Short problem: Take all the material and copy it exactly.

Rows:
=====

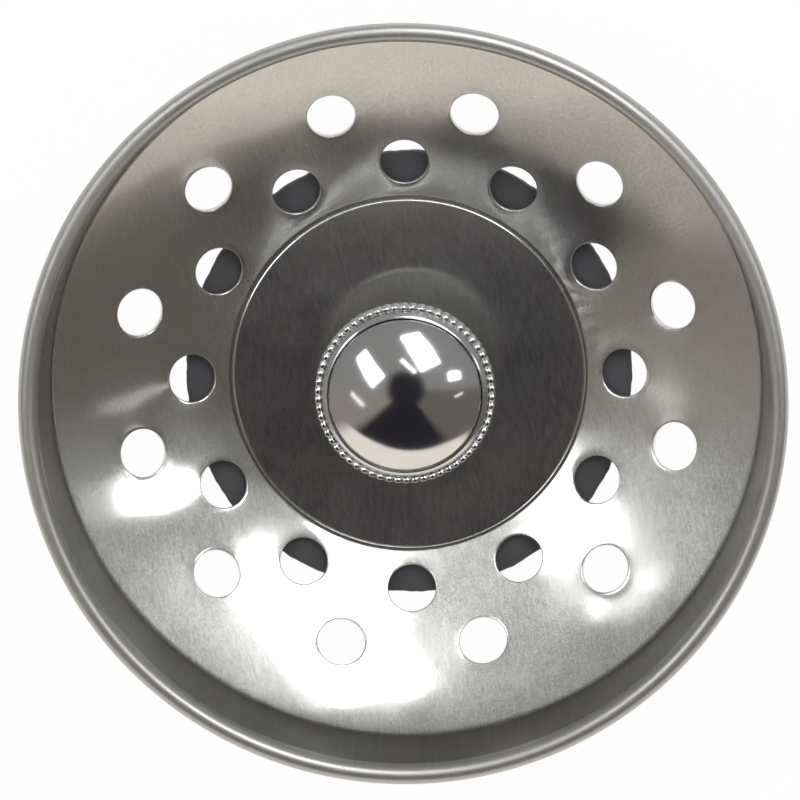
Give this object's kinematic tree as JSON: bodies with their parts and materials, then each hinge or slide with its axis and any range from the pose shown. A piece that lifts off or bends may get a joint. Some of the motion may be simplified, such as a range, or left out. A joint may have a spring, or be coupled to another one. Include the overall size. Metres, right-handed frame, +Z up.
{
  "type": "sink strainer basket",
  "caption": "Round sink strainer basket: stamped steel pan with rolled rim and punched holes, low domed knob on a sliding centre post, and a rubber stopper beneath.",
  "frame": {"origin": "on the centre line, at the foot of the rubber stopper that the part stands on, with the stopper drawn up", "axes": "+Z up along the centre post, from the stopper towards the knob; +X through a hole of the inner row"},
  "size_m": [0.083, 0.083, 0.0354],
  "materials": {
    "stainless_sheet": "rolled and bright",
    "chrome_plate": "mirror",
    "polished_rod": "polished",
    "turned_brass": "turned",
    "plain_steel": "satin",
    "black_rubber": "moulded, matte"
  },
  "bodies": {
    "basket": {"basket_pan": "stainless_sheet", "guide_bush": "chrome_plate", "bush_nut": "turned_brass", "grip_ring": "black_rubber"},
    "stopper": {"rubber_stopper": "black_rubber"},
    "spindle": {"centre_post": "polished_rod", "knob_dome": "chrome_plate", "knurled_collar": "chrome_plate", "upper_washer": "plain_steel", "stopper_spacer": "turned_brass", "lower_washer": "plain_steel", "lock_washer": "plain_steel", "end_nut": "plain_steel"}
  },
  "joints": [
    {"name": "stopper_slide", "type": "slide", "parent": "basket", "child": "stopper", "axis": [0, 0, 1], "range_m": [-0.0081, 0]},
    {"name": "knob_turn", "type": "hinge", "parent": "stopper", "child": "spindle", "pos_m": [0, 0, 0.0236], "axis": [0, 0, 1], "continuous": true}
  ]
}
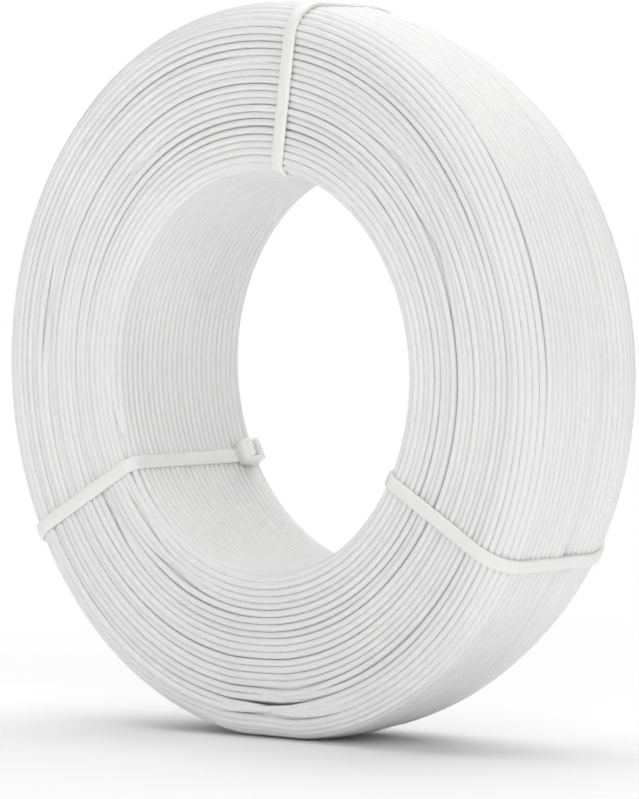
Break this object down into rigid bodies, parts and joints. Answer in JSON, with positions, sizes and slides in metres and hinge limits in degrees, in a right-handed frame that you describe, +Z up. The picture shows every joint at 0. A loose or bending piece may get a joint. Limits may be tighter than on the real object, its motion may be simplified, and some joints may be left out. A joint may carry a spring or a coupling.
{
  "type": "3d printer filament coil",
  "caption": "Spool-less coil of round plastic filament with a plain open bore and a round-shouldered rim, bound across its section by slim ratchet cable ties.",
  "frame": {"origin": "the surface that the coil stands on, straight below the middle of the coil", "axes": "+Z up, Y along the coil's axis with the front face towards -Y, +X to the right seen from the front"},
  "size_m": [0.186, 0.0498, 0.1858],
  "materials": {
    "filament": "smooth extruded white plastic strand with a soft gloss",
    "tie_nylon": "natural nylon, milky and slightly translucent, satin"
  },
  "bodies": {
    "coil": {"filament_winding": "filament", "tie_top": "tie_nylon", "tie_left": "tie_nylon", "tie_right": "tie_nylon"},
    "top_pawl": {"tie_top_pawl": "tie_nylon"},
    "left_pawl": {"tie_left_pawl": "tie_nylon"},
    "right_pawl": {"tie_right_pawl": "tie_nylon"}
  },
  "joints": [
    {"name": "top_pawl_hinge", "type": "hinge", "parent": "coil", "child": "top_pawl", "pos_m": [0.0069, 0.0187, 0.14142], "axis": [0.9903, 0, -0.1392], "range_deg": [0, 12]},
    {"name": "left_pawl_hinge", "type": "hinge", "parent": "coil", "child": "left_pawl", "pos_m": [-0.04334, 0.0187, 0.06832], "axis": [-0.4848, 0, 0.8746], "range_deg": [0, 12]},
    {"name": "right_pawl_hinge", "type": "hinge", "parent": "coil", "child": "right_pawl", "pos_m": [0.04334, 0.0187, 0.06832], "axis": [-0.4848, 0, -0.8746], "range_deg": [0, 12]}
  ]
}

=====

The completed task:
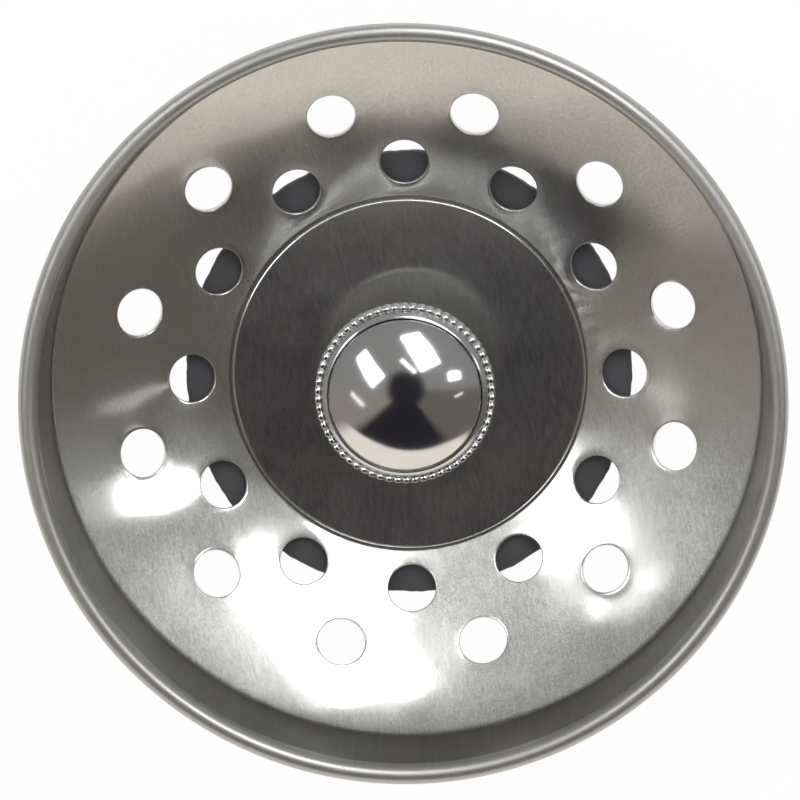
Give this object's kinematic tree as JSON: bodies with their parts and materials, then each hinge or slide with its axis and any range from the pose shown. A piece that lifts off or bends may get a joint. Some of the motion may be simplified, such as a range, or left out. A joint may have a spring, or be coupled to another one. Include the overall size. Metres, right-handed frame, +Z up.
{
  "type": "sink strainer basket",
  "caption": "Round sink strainer basket: stamped steel pan with rolled rim and punched holes, low domed knob on a sliding centre post, and a rubber stopper beneath.",
  "frame": {"origin": "on the centre line, at the foot of the rubber stopper that the part stands on, with the stopper drawn up", "axes": "+Z up along the centre post, from the stopper towards the knob; +X through a hole of the inner row"},
  "size_m": [0.083, 0.083, 0.0354],
  "materials": {
    "stainless_sheet": "rolled and bright",
    "chrome_plate": "mirror",
    "polished_rod": "polished",
    "turned_brass": "turned",
    "plain_steel": "satin",
    "black_rubber": "moulded, matte"
  },
  "bodies": {
    "basket": {"basket_pan": "stainless_sheet", "guide_bush": "chrome_plate", "bush_nut": "turned_brass", "grip_ring": "black_rubber"},
    "stopper": {"rubber_stopper": "black_rubber"},
    "spindle": {"centre_post": "polished_rod", "knob_dome": "chrome_plate", "knurled_collar": "chrome_plate", "upper_washer": "plain_steel", "stopper_spacer": "turned_brass", "lower_washer": "plain_steel", "lock_washer": "plain_steel", "end_nut": "plain_steel"}
  },
  "joints": [
    {"name": "stopper_slide", "type": "slide", "parent": "basket", "child": "stopper", "axis": [0, 0, 1], "range_m": [-0.0081, 0]},
    {"name": "knob_turn", "type": "hinge", "parent": "stopper", "child": "spindle", "pos_m": [0, 0, 0.0236], "axis": [0, 0, 1], "continuous": true}
  ]
}
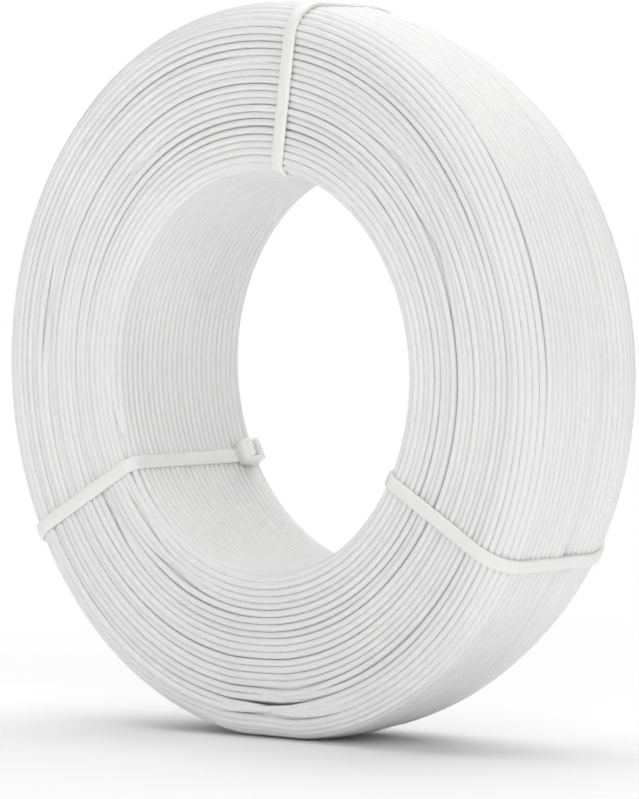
Break this object down into rigid bodies, parts and joints. Answer in JSON, with positions, sizes and slides in metres and hinge limits in degrees, in a right-handed frame that you describe, +Z up. The picture shows every joint at 0. A loose or bending piece may get a joint. Limits may be tighter than on the real object, its motion may be simplified, and some joints may be left out. A joint may carry a spring or a coupling.
{
  "type": "3d printer filament coil",
  "caption": "Spool-less coil of round plastic filament with a plain open bore and a round-shouldered rim, bound across its section by slim ratchet cable ties.",
  "frame": {"origin": "the surface that the coil stands on, straight below the middle of the coil", "axes": "+Z up, Y along the coil's axis with the front face towards -Y, +X to the right seen from the front"},
  "size_m": [0.186, 0.0498, 0.1858],
  "materials": {
    "filament": "smooth extruded white plastic strand with a soft gloss",
    "tie_nylon": "natural nylon, milky and slightly translucent, satin"
  },
  "bodies": {
    "coil": {"filament_winding": "filament", "tie_top": "tie_nylon", "tie_left": "tie_nylon", "tie_right": "tie_nylon"},
    "top_pawl": {"tie_top_pawl": "tie_nylon"},
    "left_pawl": {"tie_left_pawl": "tie_nylon"},
    "right_pawl": {"tie_right_pawl": "tie_nylon"}
  },
  "joints": [
    {"name": "top_pawl_hinge", "type": "hinge", "parent": "coil", "child": "top_pawl", "pos_m": [0.0069, 0.0187, 0.14142], "axis": [0.9903, 0, -0.1392], "range_deg": [0, 12]},
    {"name": "left_pawl_hinge", "type": "hinge", "parent": "coil", "child": "left_pawl", "pos_m": [-0.04334, 0.0187, 0.06832], "axis": [-0.4848, 0, 0.8746], "range_deg": [0, 12]},
    {"name": "right_pawl_hinge", "type": "hinge", "parent": "coil", "child": "right_pawl", "pos_m": [0.04334, 0.0187, 0.06832], "axis": [-0.4848, 0, -0.8746], "range_deg": [0, 12]}
  ]
}